Times title: We’ll all pay for the EU obsession of the right
Times subtitle: As the nation wakes up to the Brexit deceptions by Tory fringe figures the door will open for a Corbyn government
“Three years ago any thoughtful citizen could identify the principal problems facing Britain: productivity; Londonification; the flagging education system; a society financially skewed in favour of the old and against the young; Islamist extremism; funding of the NHS and welfare; stagnation of real earnings; job losses to technology.
None had anything to do with the European Union yet a faction of fanatics not only believed, but was successful in convincing millions of voters, that if we could only escape the thraldom of Brussels, a Heineken transformation would overtake the country, miraculously refreshing everything else.
Almost all the principal standard-bearers for Brexit adhere to the Conservative right or Ukip, its bastard offspring. The only constant in my own political life, as a Tory wet save in 1997 and 2001 when I voted Labour, has been a repugnance towards both political extremes. I am old enough to remember MPs of the Conservative Monday Club, lamenting the retreat from Empire and Eden’s failure to follow through at Suez in 1956.
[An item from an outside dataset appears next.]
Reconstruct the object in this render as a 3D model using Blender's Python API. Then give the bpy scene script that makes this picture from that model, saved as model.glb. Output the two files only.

When I became editor of The Daily Telegraph in 1986, some of its principal ideologists remained supporters of the apartheid government in South Africa, as they had earlier been of good old Smithy, white Rhodesia’s rebel leader Ian Smith, a crusader for “civilized values”. Among many reasons that the paper’s veterans deplored the new regime was my insistence that no further leading articles or columns should enthuse about hanging, the Pretoria government or the Ulster Unionists. I strove to make the case for the European Community, even after Boris Johnson became our correspondent in Brussels. I was hostile to EC centralisation, but equally so to Euroscepticism.
In those days the zealots of the right did not provoke fear because, for all their noise, they had no power. The notion that such people as Iain Duncan Smith and Bill Cash (Jacob Rees-Mogg was still in Chilprufe underwear) might one day dictate the agenda not only of their party, but of the country, would have seemed fantastic. Although Margaret Thatcher is today viewed as a right-wing prime minister, her conduct was often more cautious than her rhetoric. Most thinking Conservatives took it for granted that any modern political party must contest power in the centre ground, or disenfranchise itself.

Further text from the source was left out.